SUPPLIED INFORMATION:
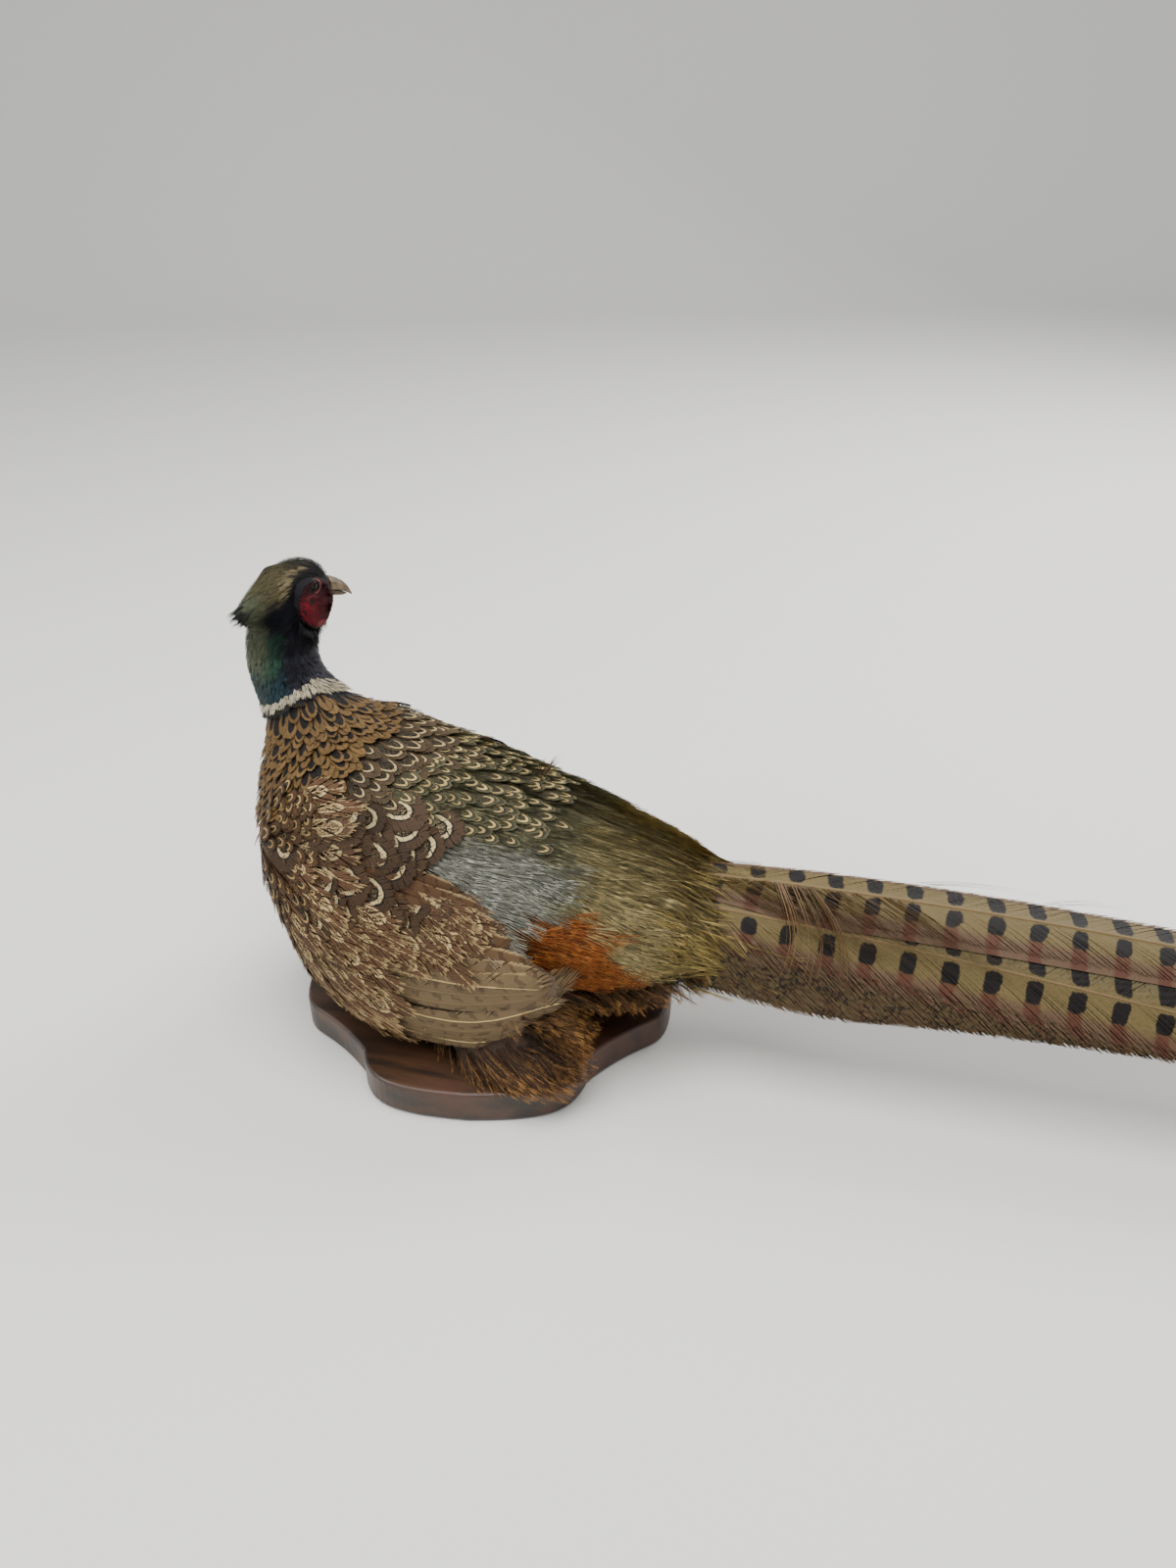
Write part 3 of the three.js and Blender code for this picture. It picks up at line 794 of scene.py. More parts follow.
DRESSES = {
    "mantle": dress(17, 7.4, 3.5, 4.0, BLACK, BLACK, GOLD, tone(88, 65, 35), (0.28, 0.5, 0.97, 0.0),
                    rise=0.9, wander=0.18),
    # Dark small feathers just under the white ring: a painted shadow of the ring.
    "fringe": dress(5, 4, 2.0, 1.2, BLACK, BLACK, tone(30, 25, 20), tone(52, 40, 26), (0.4, 0.6, 0.9, 0.0),
                    rise=1.0),
    "breast": dress(24, 13, 5.4, 5, tone(88, 44, 18), tone(104, 52, 20), tone(96, 50, 22), BLACK,
                    (0.3, 0.5, 0.84, 0.0), patch=0.004),
    "upper_back": dress(28, 11, 5.8, 4.5, tone(32, 26, 18), tone(170, 148, 102), tone(62, 49, 32),
                        tone(82, 66, 42), (0.5, 0.64, 0.95, 0.0), rise=1.0, patch=0.006,
                        marks=(1.0, 0.1, 0.6, 1), wander=0.08),
    "scapular": dress(42, 23, 11.0, 5.5, tone(48, 38, 27), tone(182, 162, 118), tone(58, 42, 27),
                      tone(48, 34, 22), (0.44, 0.6, 0.98, 0.0), rise=2.6, patch=0.007,
                      marks=(1.0, 0.4, 0.5, 1), wander=0.06),
    "back": dress(30, 10, 4.4, 5, tone(66, 64, 46), tone(132, 128, 94), tone(96, 92, 68),
                  tone(124, 118, 86), (0.3, 0.5, 0.95, 0.03), kind="plume", rise=0.9, spread=0.1),
    "crescent": dress(21, 7.8, 6.3, 3, tone(44, 42, 28), tone(174, 150, 96), tone(48, 46, 32),
                      tone(80, 76, 52), (0.46, 0.66, 0.86, 0.0), rise=1.1, spread=0.16, patch=0.005,
                      marks=(0.8, 0.1, 0.6, 1), wander=0.08),
    "tail_covert": dress(66, 14, 4.8, 5, tone(82, 72, 46), tone(164, 142, 82), tone(126, 109, 64),
                         tone(158, 134, 76), (0.3, 0.5, 0.9, 0.04), kind="plume", rise=1.5, spread=0.08),
    "blue": dress(34, 12, 4.4, 5, tone(82, 84, 76), tone(164, 162, 148), tone(116, 115, 102),
                  tone(142, 138, 118), (0.3, 0.5, 0.95, 0.05), kind="plume", spread=0.13),
    "rump": dress(42, 12, 4.4, 6, tone(90, 84, 58), tone(164, 148, 98), tone(128, 116, 80),
                  tone(156, 138, 88), (0.3, 0.5, 0.9, 0.04), kind="plume", spread=0.13),
    "rust": dress(40, 12, 4.4, 5.5, tone(86, 44, 14), tone(156, 92, 34), tone(124, 64, 20),
                  tone(146, 90, 38), (0.3, 0.5, 0.9, 0.04), kind="plume", spread=0.11),
    "belly": dress(34, 16, 6.4, 6, tone(34, 24, 17), tone(50, 35, 24), tone(42, 29, 20),
                   tone(56, 38, 25), PLAIN_CUT, kind="plume", spread=0.14),
    "flank": dress(48, 13, 3.9, 7, tone(46, 31, 19), tone(110, 80, 46), tone(74, 50, 30),
                   tone(150, 108, 58), (0.3, 0.5, 0.85, 0.03), kind="plume", rise=2.4, spread=0.16,
                   cling=0.12),
}
print(len(DRESSES), "dresses")


# %% Which dress is worn where
def dress_of(points, parts):
    """The name of the dress at each point. The borders are drawn millimetres, and wander a bit."""
    drawn = (points - SEAT) / MM
    x, out, z = drawn[:, 0], np.abs(drawn[:, 1]), drawn[:, 2]
    wander = np.array([noise.noise(Vector(point) * 60.0) for point in points]) * 10
    x, out, z = x + wander, out + 0.6 * wander, z + 0.5 * wander
    names = np.full(len(points), "rump", dtype="<U12")
    names[x < 52] = "back"
    names[x < -40 - 0.35 * (out - 30)] = "upper_back"
    names[(x > -45) & (x < 48) & (out > 55 - 0.15 * (x + 45)) & (z > 100)] = "blue"
    names[(x > 24) & (x < 68) & (out > 64 - 0.1 * x) & (z < 122)] = "rust"
    names[(x >= 68) & (x < 78 + 0.2 * (90 - z)) & (z < 96 + 1.6 * wander)] = "rust"
    names[x > 92] = "tail_covert"
    names[(x < -26) & (x > -104) & (out > 44) & (z > 122)] = "scapular"
    names[(x < -70) & (out < 46)] = "mantle"
    names[(x < -96) & (z > 118)] = "mantle"
    names[(x < -92) & (z <= 128 + 0.9 * np.clip(out - 12, 0, 26))] = "breast"
    names[(x < -60) & (z < 120) & (parts == TRUNK)] = "breast"
    names[(x > -70) & (z < 70) & (parts == TRUNK)] = "belly"
    names[(x > 60) & (z < 66)] = "flank"
    names[(parts == THIGH_LEFT) | (parts == THIGH_RIGHT)] = "flank"
    names[parts == NECK] = "mantle"
    return names


face_dress = dress_of(face_centre, face_part)
print({name: int((face_dress == name).sum()) for name in DRESSES})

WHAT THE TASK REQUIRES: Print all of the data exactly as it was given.

EXPECTED OUTPUT:
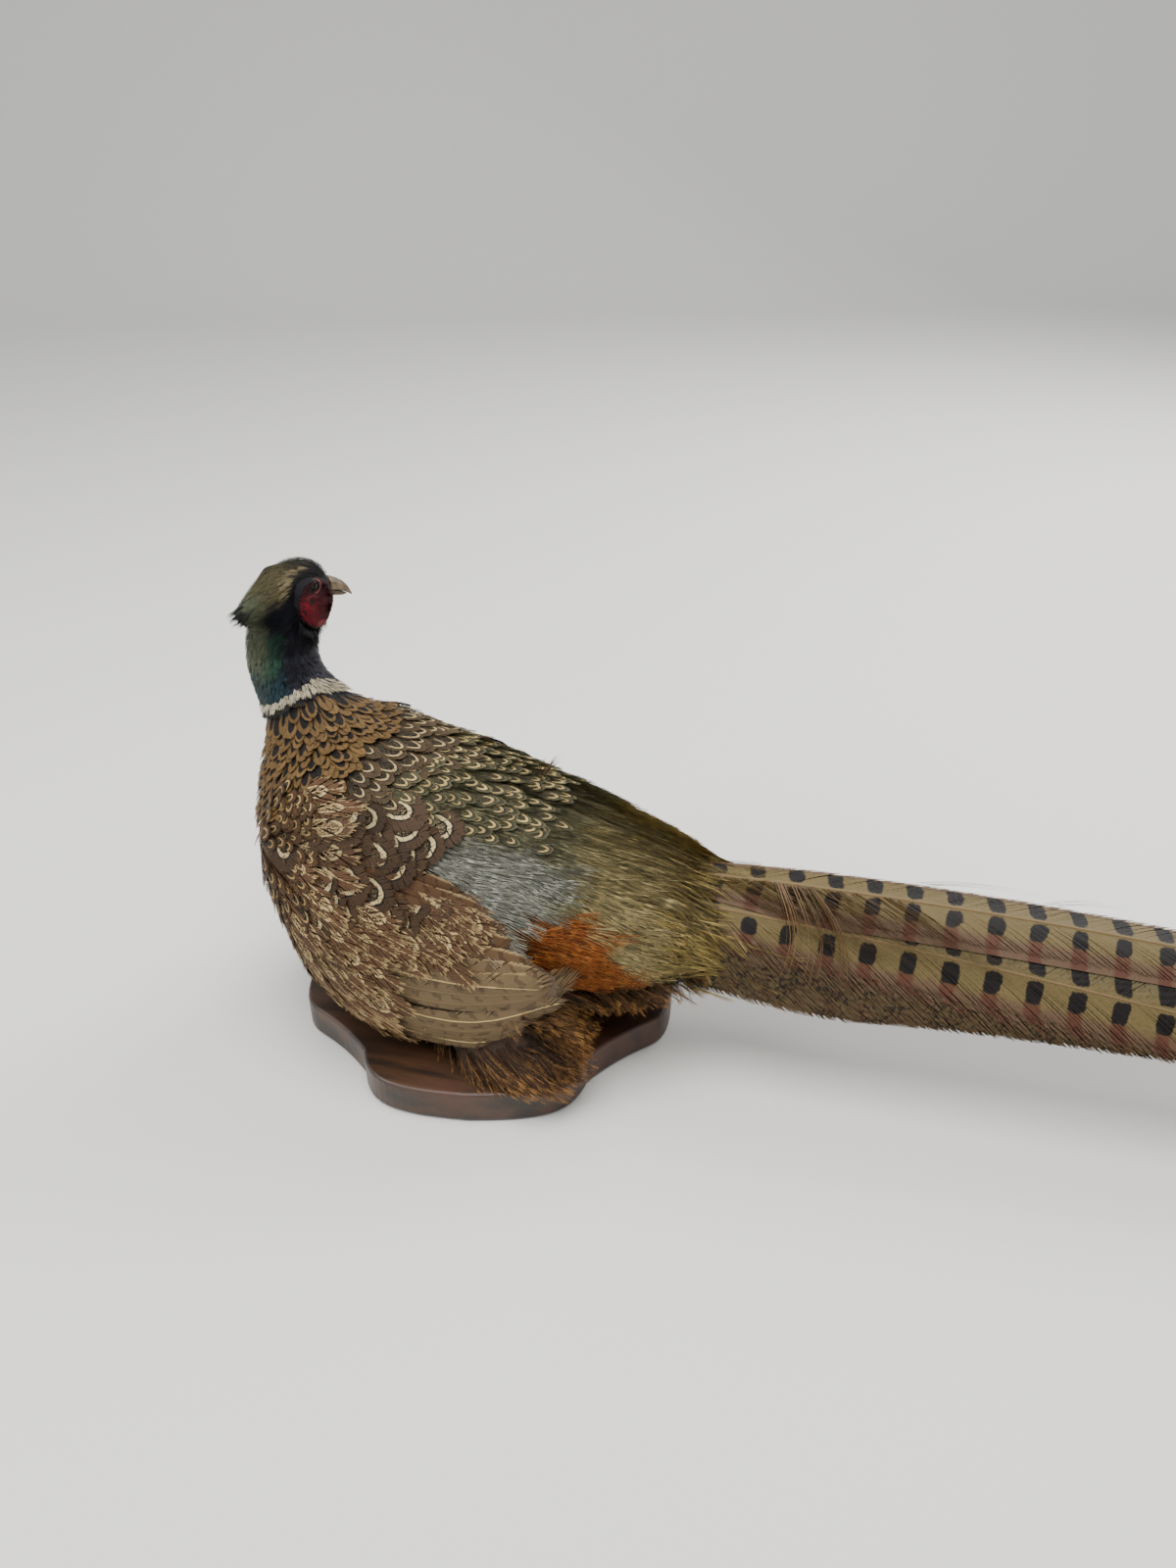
Write part 3 of the three.js and Blender code for this picture. It picks up at line 794 of scene.py. More parts follow.
DRESSES = {
    "mantle": dress(17, 7.4, 3.5, 4.0, BLACK, BLACK, GOLD, tone(88, 65, 35), (0.28, 0.5, 0.97, 0.0),
                    rise=0.9, wander=0.18),
    # Dark small feathers just under the white ring: a painted shadow of the ring.
    "fringe": dress(5, 4, 2.0, 1.2, BLACK, BLACK, tone(30, 25, 20), tone(52, 40, 26), (0.4, 0.6, 0.9, 0.0),
                    rise=1.0),
    "breast": dress(24, 13, 5.4, 5, tone(88, 44, 18), tone(104, 52, 20), tone(96, 50, 22), BLACK,
                    (0.3, 0.5, 0.84, 0.0), patch=0.004),
    "upper_back": dress(28, 11, 5.8, 4.5, tone(32, 26, 18), tone(170, 148, 102), tone(62, 49, 32),
                        tone(82, 66, 42), (0.5, 0.64, 0.95, 0.0), rise=1.0, patch=0.006,
                        marks=(1.0, 0.1, 0.6, 1), wander=0.08),
    "scapular": dress(42, 23, 11.0, 5.5, tone(48, 38, 27), tone(182, 162, 118), tone(58, 42, 27),
                      tone(48, 34, 22), (0.44, 0.6, 0.98, 0.0), rise=2.6, patch=0.007,
                      marks=(1.0, 0.4, 0.5, 1), wander=0.06),
    "back": dress(30, 10, 4.4, 5, tone(66, 64, 46), tone(132, 128, 94), tone(96, 92, 68),
                  tone(124, 118, 86), (0.3, 0.5, 0.95, 0.03), kind="plume", rise=0.9, spread=0.1),
    "crescent": dress(21, 7.8, 6.3, 3, tone(44, 42, 28), tone(174, 150, 96), tone(48, 46, 32),
                      tone(80, 76, 52), (0.46, 0.66, 0.86, 0.0), rise=1.1, spread=0.16, patch=0.005,
                      marks=(0.8, 0.1, 0.6, 1), wander=0.08),
    "tail_covert": dress(66, 14, 4.8, 5, tone(82, 72, 46), tone(164, 142, 82), tone(126, 109, 64),
                         tone(158, 134, 76), (0.3, 0.5, 0.9, 0.04), kind="plume", rise=1.5, spread=0.08),
    "blue": dress(34, 12, 4.4, 5, tone(82, 84, 76), tone(164, 162, 148), tone(116, 115, 102),
                  tone(142, 138, 118), (0.3, 0.5, 0.95, 0.05), kind="plume", spread=0.13),
    "rump": dress(42, 12, 4.4, 6, tone(90, 84, 58), tone(164, 148, 98), tone(128, 116, 80),
                  tone(156, 138, 88), (0.3, 0.5, 0.9, 0.04), kind="plume", spread=0.13),
    "rust": dress(40, 12, 4.4, 5.5, tone(86, 44, 14), tone(156, 92, 34), tone(124, 64, 20),
                  tone(146, 90, 38), (0.3, 0.5, 0.9, 0.04), kind="plume", spread=0.11),
    "belly": dress(34, 16, 6.4, 6, tone(34, 24, 17), tone(50, 35, 24), tone(42, 29, 20),
                   tone(56, 38, 25), PLAIN_CUT, kind="plume", spread=0.14),
    "flank": dress(48, 13, 3.9, 7, tone(46, 31, 19), tone(110, 80, 46), tone(74, 50, 30),
                   tone(150, 108, 58), (0.3, 0.5, 0.85, 0.03), kind="plume", rise=2.4, spread=0.16,
                   cling=0.12),
}
print(len(DRESSES), "dresses")


# %% Which dress is worn where
def dress_of(points, parts):
    """The name of the dress at each point. The borders are drawn millimetres, and wander a bit."""
    drawn = (points - SEAT) / MM
    x, out, z = drawn[:, 0], np.abs(drawn[:, 1]), drawn[:, 2]
    wander = np.array([noise.noise(Vector(point) * 60.0) for point in points]) * 10
    x, out, z = x + wander, out + 0.6 * wander, z + 0.5 * wander
    names = np.full(len(points), "rump", dtype="<U12")
    names[x < 52] = "back"
    names[x < -40 - 0.35 * (out - 30)] = "upper_back"
    names[(x > -45) & (x < 48) & (out > 55 - 0.15 * (x + 45)) & (z > 100)] = "blue"
    names[(x > 24) & (x < 68) & (out > 64 - 0.1 * x) & (z < 122)] = "rust"
    names[(x >= 68) & (x < 78 + 0.2 * (90 - z)) & (z < 96 + 1.6 * wander)] = "rust"
    names[x > 92] = "tail_covert"
    names[(x < -26) & (x > -104) & (out > 44) & (z > 122)] = "scapular"
    names[(x < -70) & (out < 46)] = "mantle"
    names[(x < -96) & (z > 118)] = "mantle"
    names[(x < -92) & (z <= 128 + 0.9 * np.clip(out - 12, 0, 26))] = "breast"
    names[(x < -60) & (z < 120) & (parts == TRUNK)] = "breast"
    names[(x > -70) & (z < 70) & (parts == TRUNK)] = "belly"
    names[(x > 60) & (z < 66)] = "flank"
    names[(parts == THIGH_LEFT) | (parts == THIGH_RIGHT)] = "flank"
    names[parts == NECK] = "mantle"
    return names


face_dress = dress_of(face_centre, face_part)
print({name: int((face_dress == name).sum()) for name in DRESSES})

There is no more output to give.